• **What the task requires**: Check each line of the listing below for the string "that", and give only how many lines hold it.

## Begin Data for this task

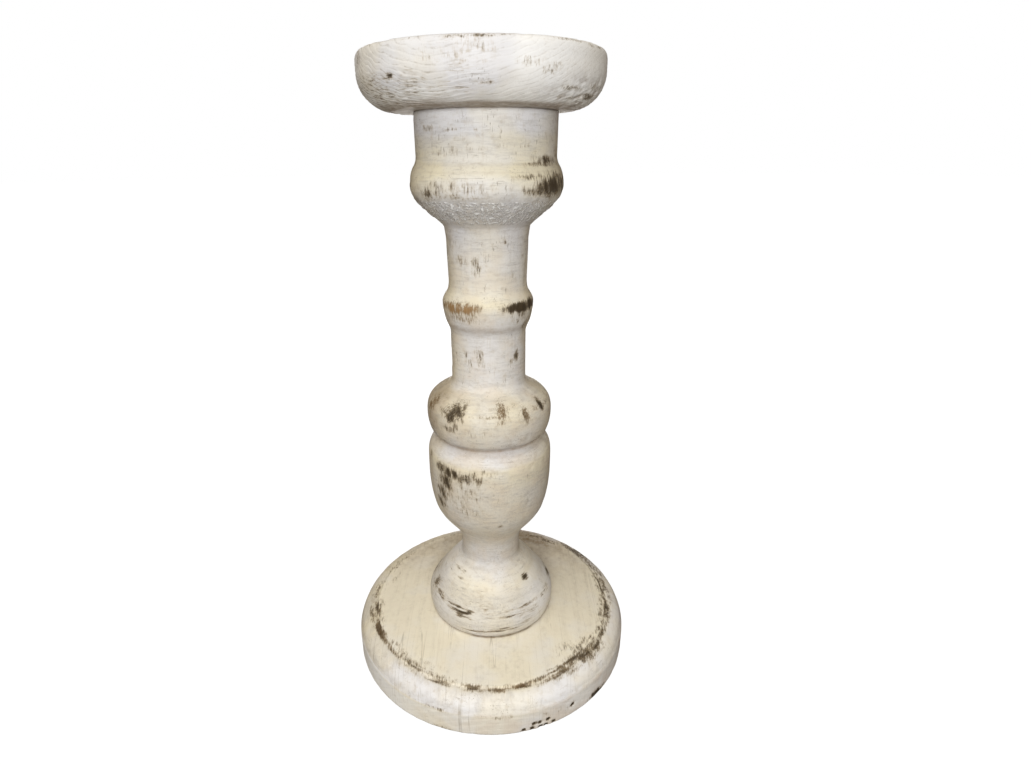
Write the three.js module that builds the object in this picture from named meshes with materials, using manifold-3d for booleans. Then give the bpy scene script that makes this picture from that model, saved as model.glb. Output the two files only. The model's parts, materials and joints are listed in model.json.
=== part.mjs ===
// Turned wooden candlestick: a base board, a spindle and a dished candle plate, held together by
// a screw from below and a glued dowel above, standing on four felt pads.
// Millimetres, +Z up, origin at the centre of the footprint, on the surface that it stands on.

import * as THREE from 'three';
import { mergeVertices } from 'three/addons/utils/BufferGeometryUtils.js';
import Module from 'manifold-3d';

const wasm = await Module();
wasm.setup();

// Driving dimensions
const TOTAL_HEIGHT = 305;
const GAP = 0.3; // clearance between a piece and the hole that holds it

const PAD_THICKNESS = 1.5;
const PAD_RADIUS = 10;
const PAD_CIRCLE_RADIUS = 58;
const PAD_COUNT = 4;

const BASE_RADIUS = 76;
const BASE_TOP = 22; // level of the flat top of the base board
const BASE_BAND_TOP = 13.5; // top of the plain band below the ovolo
const BASE_ARRIS_RADIUS = 66.8; // edge of the flat top, where the ovolo starts

const SPINDLE_TOP = 282.75; // level of the joint between the spindle and the plate
const BALL_RADIUS = 35.2;
const BALL_FOOT_RADIUS = 33.4;
const LOWER_NECK_RADIUS = 16;
const CUP_RADIUS = 32.2;
const KNOB_RADIUS = 31.8;
const MIDDLE_NECK_RADIUS = 18.5;
const BEAD_RADIUS = 22.1;
const UPPER_NECK_RADIUS = 19.1;
const BULB_RADIUS = 34.95;
const DRUM_RADIUS = 31.8;

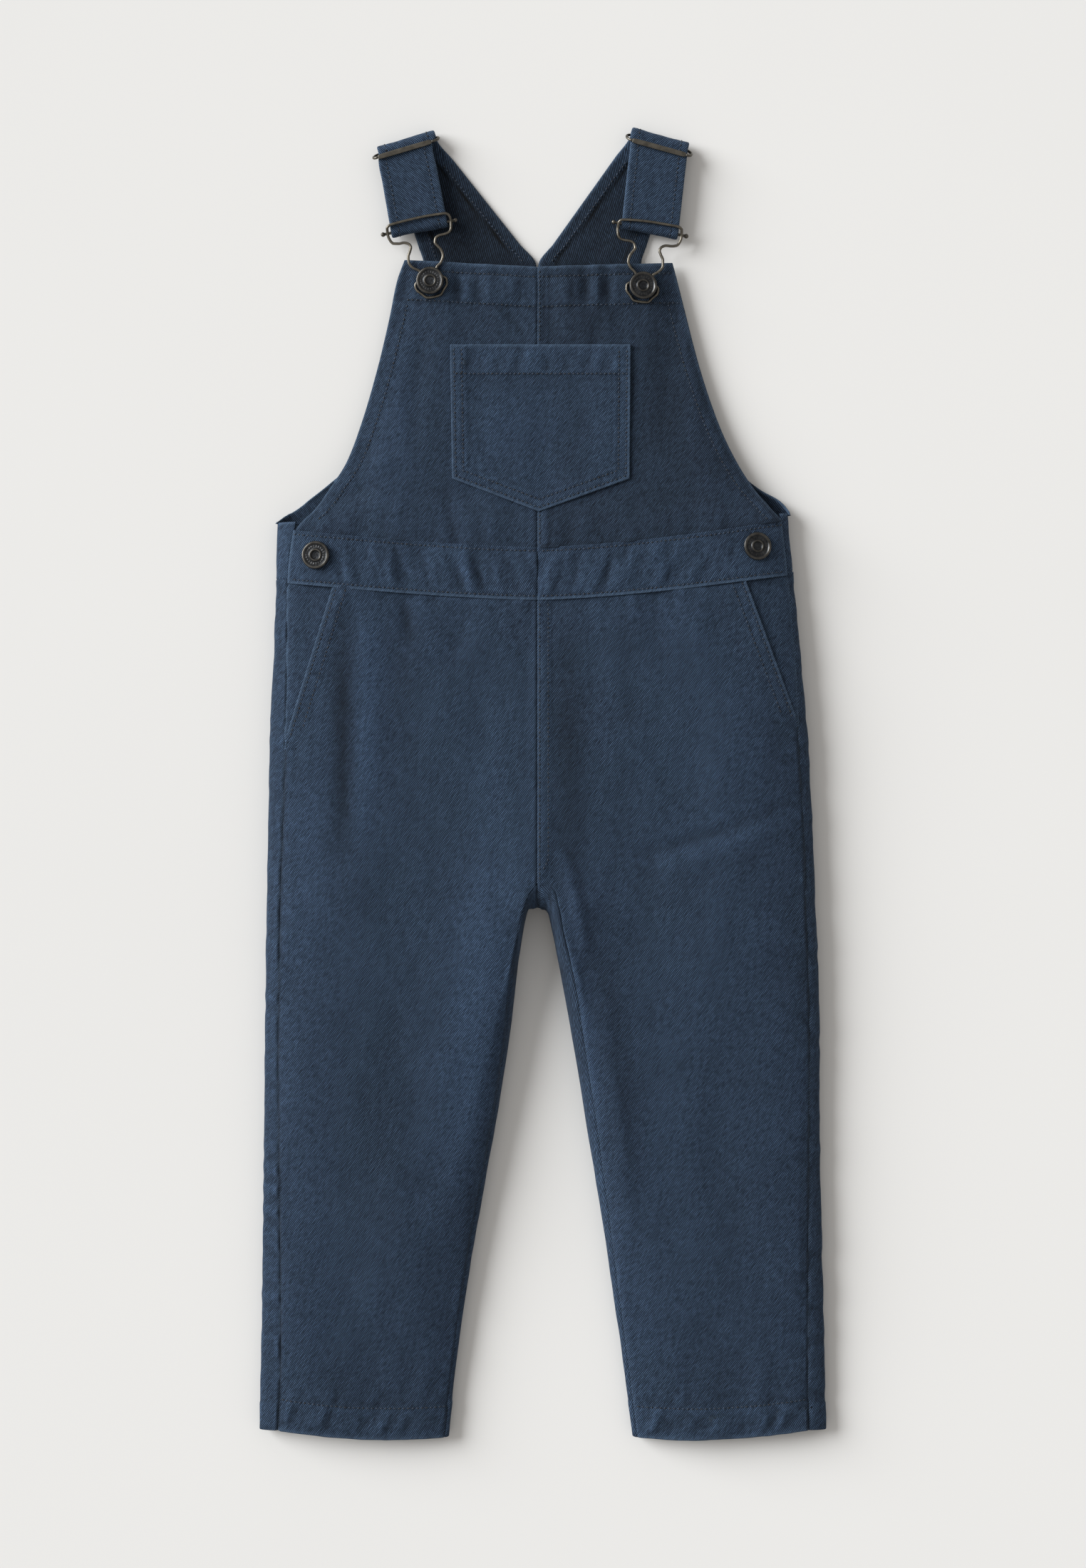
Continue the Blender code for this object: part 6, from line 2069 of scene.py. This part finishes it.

## End Data for this task

• **Problem solution**: 3